Legal Question in Business Law in California
Subsidiary Corporation
Thanks for answering my question before and I have a few more.
I was told that I can open a subsidiary corporation in California off a corporation in Texas, so my next question is if the parent corporation can transfer assets such as vehicles? Also can the parent help with some finances such as credit?
Do the shareholders have to be the same or can the subsidiary have it's own mix of parent shareholders and new shareholders?
I ask this because the California Contractors Licenses Board ask for the primary licenses holder to have at least 5% share in the corporation.
Lastly, is there an attorney in Bakersfield, CA that you could recommend to me so I can sit down face to face and help me with this.
Thanks
1 Answer from Attorneys
Re: Subsidiary Corporation
There are both wholly-owned subsidiaries and less than wholly-owned subsidiaries. I think the classic definition of a subsidiary is that there is a parent corporation with a sufficient stock interest in the supposed subsidiary that it can effectively control it. In one sense, it would require the parent to own a majority, i.e. 50.00001% or so, of the stock. However, if one corporation owns 40%, and 6,000 other unrelated persons each own 1/100%, there is probably an effective parent-subsidiary relationship despite lack of assured control in a mathematical sense.
The IRS has certain standards, such as (if memory serves and the law hasn't changed) if the parent owns at least 80% of the subsidiary, they may file a consolidated tax return.

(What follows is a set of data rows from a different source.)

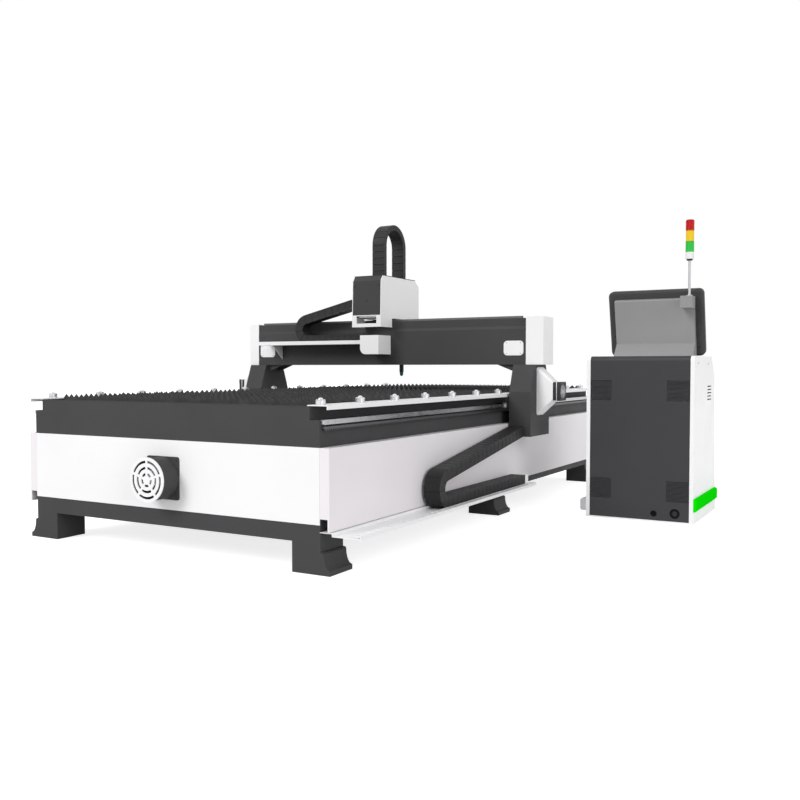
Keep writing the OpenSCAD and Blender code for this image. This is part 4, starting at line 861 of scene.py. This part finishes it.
FLANGE_REACH, FLANGE_THICK = 0.100, 0.006
duct_low, duct_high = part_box("exhaust_duct")
duct_mid = (duct_low + duct_high) / 2
flange_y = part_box("end_panels")[0].y - FLANGE_THICK
places = [((duct_mid.x + sx * FLANGE_REACH, flange_y, duct_mid.z + sz * FLANGE_REACH), -Y)
          for sx in BOTH for sz in BOTH]
finished(stamped("exhaust_flange_screws", flange_screw, places), "dark_coat", "root")
print("beam and flange screws done")

# %% Screws on the carriage's cover
COVER_DX = 0.105
FROM_FOOT, FROM_MIDDLE, FROM_TOP = 0.045, 0.130, 0.075
cover_low, cover_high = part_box("carriage_cover")
cover_mid_x = (cover_low.x + cover_high.x) / 2
places = [((cover_mid_x + sx * COVER_DX, cover_low.y, z), -Y) for sx in BOTH
          for z in (cover_low.z + FROM_FOOT, cover_high.z - FROM_TOP)]
places.append(((cover_mid_x, cover_low.y, cover_low.z + FROM_MIDDLE), -Y))
finished(stamped("carriage_cover_screws", small_screw, places), "dark_coat", "carriage")
print("carriage screws done")

# %% Screws on the console's sides and the hood's back
SIDE_PLACES = ((0.108, 0.046), (0.444, 0.051))
console_low, console_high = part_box("console_body")
places = [((side, console_low.y + back, console_high.z - down), X * sign)
          for side, sign in ((console_low.x, -1), (console_high.x, 1)) for back, down in SIDE_PLACES]
finished(stamped("console_side_screws", flange_screw, places), "zinc", "root")

HOOD_LEAN = math.radians(13)
HOOD_FOOT_Y, HOOD_FOOT_Z, HOOD_THICK, RIM_MIDDLE = 0.520, 1.088, 0.038, 0.036
hood_back = Vector((0, -math.cos(HOOD_LEAN), -math.sin(HOOD_LEAN)))
hood_up = Vector((0, -math.sin(HOOD_LEAN), math.cos(HOOD_LEAN)))
hood_low, hood_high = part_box("hood_bezel")
hood_foot = Vector((0, console_low.y + HOOD_FOOT_Y, HOOD_FOOT_Z)) + hood_back * HOOD_THICK
places = [(X * x + hood_foot + hood_up * z, hood_back)
          for x in (hood_low.x + RIM_MIDDLE, hood_high.x - RIM_MIDDLE) for z in spaced(0.060, 0.400, 5)]
finished(stamped("hood_screws", small_screw, places), "motor_black", "root")
print("console screws done")

# %% [markdown]
# ### Rail screws
# A guide rail is bolted down at short even steps along its whole length, with each screw sunk
# almost flush. That row of small rings is what tells a ground rail from a plain bar.

# %% Screws along the guide rails
END_GAP = 0.030
LONG_COUNT, CROSS_COUNT = 71, 38
rails_low, rails_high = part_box("y_rails")
rail_z = (rails_low.z + rails_high.z) / 2
places = [((x, y, rail_z), X * sign) for x, sign in ((rails_low.x, -1), (rails_high.x, 1))
          for y in spaced(rails_low.y + END_GAP, rails_high.y - END_GAP, LONG_COUNT)]
finished(stamped("long_rail_screws", rail_screw, places), "turned_steel", "root")
cross_low, cross_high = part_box("x_rails")
rail_half = 0.010
places = [((x, cross_high.y, z), Y) for z in (cross_low.z + rail_half, cross_high.z - rail_half)
          for x in spaced(cross_low.x + END_GAP, cross_high.x - END_GAP, CROSS_COUNT)]
finished(stamped("cross_rail_screws", rail_screw, places), "turned_steel", "gantry")
for shape in (small_screw, flange_screw, rail_screw):
    remove(shape)
print("rail screws done")

# %% [markdown]
# ## Motors of the long axis
# Each column carries a motor whose end stands out of its cover: a flange against the cover, a
# light gap, and the motor's own round-cornered body with a fan behind a wire guard. The
# construction model has a plain block, so this piece takes its place inside the same box.

# %% One motor end, modelled about its axis
motor_low, motor_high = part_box("y_motors")
motor_mid = (motor_low + motor_high) / 2
cowl_low, cowl_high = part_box("motor_cowls")
half_w, half_h = (motor_high.y - motor_low.y) / 2, (motor_high.z - motor_low.z) / 2
stand = motor_high.x - cowl_high.x
flange_end, plate_end = stand * 0.42, stand * 0.54


def motor_end(name):
    """From just inside the cover to its length along X."""
    flange = block(name, (-0.004, -half_w + 0.004, -half_h + 0.003),
                   (flange_end, half_w - 0.004, half_h - 0.003))
    rounded(flange, 0.005, segments=3)
    plate = block(name + "_plate", (flange_end, -half_w, -half_h), (plate_end, half_w, half_h))
    rounded(plate, 0.002)
    body = block(name + "_body", (plate_end, -half_w, -half_h), (stand, half_w, half_h))
    pick(body, facing(X))
    bpy.ops.mesh.inset(thickness=0.010)
    bpy.ops.mesh.inset(thickness=0.002, depth=-0.004)
    done(body)
    rounded(body, 0.004, segments=3)
    return flange, plate, body


def finger_guard(name, x, radius):
    """Wire rings, four spokes across them and a round hub, just under the motor's rim."""
    ring_wire, spoke_wire = 0.0016, 0.0015
    parts = []
    for r in (radius, radius * 0.72, radius * 0.44):
        bpy.ops.object.select_all(action="DESELECT")
        bpy.ops.mesh.primitive_torus_add(location=(x, 0, 0), rotation=(0, math.pi / 2, 0),
                                         major_radius=r, minor_radius=ring_wire,
                                         major_segments=40, minor_segments=6)
        bpy.ops.object.transform_apply(location=True, rotation=True, scale=True)
        parts.append(bpy.context.object)
    for turn in range(4):
        a = math.pi * (turn / 4 + 0.125)
        across = (0, math.cos(a), math.sin(a))
        parts.append(disc(name + "_spoke", (x, 0, 0), across, spoke_wire, 2 * radius, sides=6))
    hub = disc(name + "_hub", (x, 0, 0), X, radius * 0.30, 0.003, sides=32)
    rounded(hub, 0.001, segments=1)
    return joined(name, parts + [hub])


print("motor end stands out", round(stand * 1000), "mm")

# %% Both motor ends, in place of the plain blocks
for side, sign in (("left", -1), ("right", 1)):
    flange, plate, body = motor_end("y_motor_" + side)
    guard = finger_guard("y_motor_guard_" + side, stand - 0.0022, min(half_w, half_h) - 0.013)
    cover_x, turn = (cowl_high.x, 0) if sign > 0 else (cowl_low.x, math.pi)
    place = Matrix.Translation((cover_x, motor_mid.y, motor_mid.z)) @ Matrix.Rotation(turn, 4, "Z")
    for piece, coat in ((flange, "motor_black"), (plate, "zinc"), (body, "motor_black"), (guard, "zinc")):
        piece.data.transform(place)
        finished(piece, coat, "gantry")
    for piece, part in ((flange, "flange"), (plate, "plate"), (body, "body")):
        piece.name = "y_motor_%s_%s" % (part, side)
    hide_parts("y_motors")
    print(side, "motor end dressed")

# %% [markdown]
# ## Signal lamp trim
# The lamp's tube is bright metal up to a dark nut, and the cap above it is white plastic. A
# thin round foot spreads the tube's load on its bracket. Both are rods with rounded rims.

# %% Lamp nut and foot
lens_low, lens_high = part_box("lamp_lenses")
lamp_x, lamp_y = (lens_low.x + lens_high.x) / 2, (lens_low.y + lens_high.y) / 2
nut = disc("lamp_nut", (lamp_x, lamp_y, cap_z - 0.004), Z, radius=0.019, height=0.012, sides=32)
finished(rounded(nut, 0.002), "motor_black", "root")
foot = disc("lamp_foot", (lamp_x, lamp_y, stem_low.z + 0.002), Z, radius=0.020, height=0.004, sides=32)
finished(rounded(foot, 0.001), "zinc", "root")
print("lamp nut and foot done")

# %% [markdown]
# ## Cable entries
# The console's back has a rubber cable entry low down and a blank round inlet beside it. Each
# is a disc whose face is inset a few times and moved in or out, which leaves a lip, a thin
# membrane and a small boss without any cut in the panel. Their near-black rubber closes the
# panel's open holes and is partly painted shade: it stands in for the dark inside them.

# %% Cable entries in the console's back
def cable_entry(name, centre, radius):
    """A rubber ring in the panel, closed by a thin membrane with a small boss; its near-black is partly
    painted shade for the hole.
    """
    ring = disc(name, centre, -Y, radius + 0.006, 0.009, sides=40)
    pick(ring, facing(-Y))
    bpy.ops.mesh.inset(thickness=0.006)
    bpy.ops.mesh.inset(thickness=0.0015, depth=-0.006)
    bpy.ops.mesh.inset(thickness=radius * 0.45)
    bpy.ops.mesh.inset(thickness=0.001, depth=0.0015)
    return finished(rounded(done(ring), 0.0015, angle=50), "rubber_and_hole_shade", "root")


SUNK = 0.0015
panel_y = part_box("console_back")[0].y + SUNK
cable_entry("cable_entry", (console_low.x + 0.451, panel_y, 0.054), 0.014)
# the blank inlet's near-black rubber is partly painted shade for the dark inside of its hole
inlet = disc("power_inlet", (console_low.x + 0.585, panel_y, 0.061), -Y, radius=0.0315, height=0.003,
             sides=48)
pick(inlet, facing(-Y))
bpy.ops.mesh.inset(thickness=0.0035, depth=-0.001)
bpy.ops.mesh.inset(thickness=0.009)
bpy.ops.mesh.inset(thickness=0.001, depth=-0.001)
finished(done(inlet), "rubber_and_hole_shade", "root")
print("cable entries done")
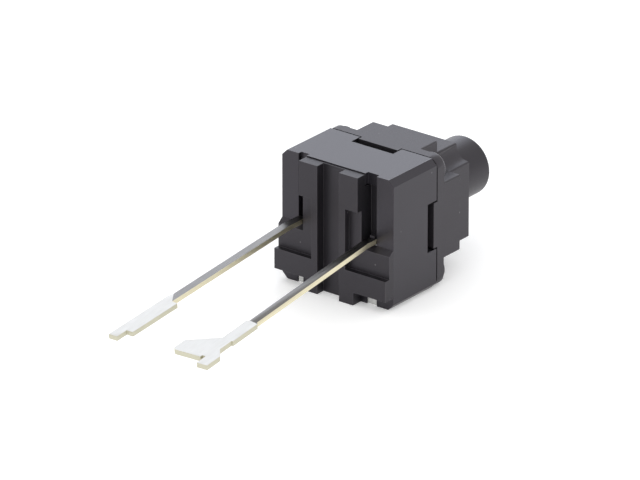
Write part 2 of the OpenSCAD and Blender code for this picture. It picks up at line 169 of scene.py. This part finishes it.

So, I think the answer you're looking for is that a subsidiary can have, and often does have, an "outside" interest of shareholders other than the parent.
Now, here's another distinction that needs to be made - that between parent and subsidiary, on the one hand, and sibling or sister corporations. If A, B, C, D and E are investors, and all five of them own most of Corporation X and Corporation Y (although perhaps in varying proprtions and with some outside interests as well), X and Y are sister corporations, but neither is a subsidiary of the other. On the other hand, if investors A, B, C and D own Corporation X and Corporation X and investor E own Corporation Y, X is a subsidiary of Y (assuming relatively equal percentages of ownership all around).
Sorry, I don't know any attorneys in Bakersfield that practice in this area. I used to know some bannruptcy guys and some politicians and lobbyists who were lawyers, connected with Kern County governmant and local transit agencies.